Review :: The Dark Knight Rises

July 23rd 2012

The Dark Knight Rises picks up 8 years after The Dark Knight, with Bruce Wayne having morphed from a bad-ass crime fighting ninja into a sad, busted old weirdo, isolated in his mansion and hobbling on a cane. He is still moping about the climax of the last film, where Batman assumed the guilt for Harvey Dent’s crime spree so that he could be upheld as a hero and inspire the Dent Act which has cleaned up the streets. The movie probably could have spent one or two of its 170 odd minutes explaining how it did this but no matter, because Anne Hathaway’s cat burglar is after Bruce Wayne’s fingerprints, and a mysterious mercenary called Bane has improbably teamed up with Ben Mendlesohn for reasons unknown. All of which inspires Bruce Wayne to start practicing his silly Bat Growl again and step back into the shadows, much to poor old Alfred’s dismay. I am not joking about Ben Mendlesohn by the way. He is totally in this.

Christopher Nolan‘s third Batman film comes not just after the stunning commercial and critical success of The Dark Knight, but the far riskier and ambitious Inception. This obviously inspired Warner Brothers to grant him whatever resources he wanted, because this movie is massive. It’s not immediately obvious, but as the giant plot slowly comes into focus you start to get a feeling for the scale of Nolan’s ambition as he plunges Gotham City into utter chaos and anarchy over several months, and gives Bruce Wayne a long and complex arc that unlike just about any other comic book film, actually has a conclusion. And he pulls all of this off without the tricks that most directors rely on. A film of this scale now would use 3 or 4 units to shoot everything, Nolan uses one. Unlike every blockbuster this year, he has shot on film, not digital, using the massive, pain in the arse IMAX cameras for over an hour of the film. I’ve seen it in both formats now, and if its at all possible, you should try and get to Darling Harbour.

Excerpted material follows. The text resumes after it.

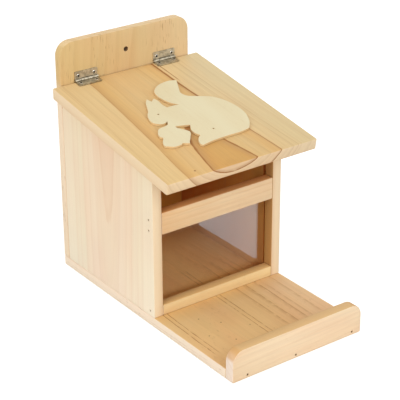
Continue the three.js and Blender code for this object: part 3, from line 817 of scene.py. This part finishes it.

It’s also a profoundly flawed film by the way. It has some big themes on its mind, particularly topical in the wake of ‘occupy’, but I don’t really know what it has to say about them. Politically it’s a bit of a nightmare in fact, much like The Dark Knight was. If you prod at the plot too much you can see holes of almost Prometheus proportions. I understand what Bane is trying to do for instance, but when you think about his actual plan, how he intends to do it, it’s seriously ridiculous and obviously motivated not by the actions of a madman, but by Nolan and his brother Jonathon sitting at a computer and figuring out how they can get to the ending that they had in mind for Bruce Wayne when they were writing the thing. But I only noticed some of this while the film was thundering along in front of me with Hans Zimmer’s demented screeching score fraying my nerves, and didn’t care about it a bit because the film is so ridiculously entertaining. Its not as good as the last film, but not many are. Tom Hardy’s Bane is intriguing, but not nearly as magnetic as Heath Ledger‘s Joker. His mask is an interesting idea, but doesn’t really work on camera, more so given the weird stuffy British accent Hardy employs. Hathaway is fantastic as Catwoman (though she is never actually called that), but is left always at the edge of the plot, looking for a way in. Really though, I’m picking flaws in a movie that’s operating on a different level compared to most of what we get served up. The Dark Knight Rises is pretty damn good, don’t miss it.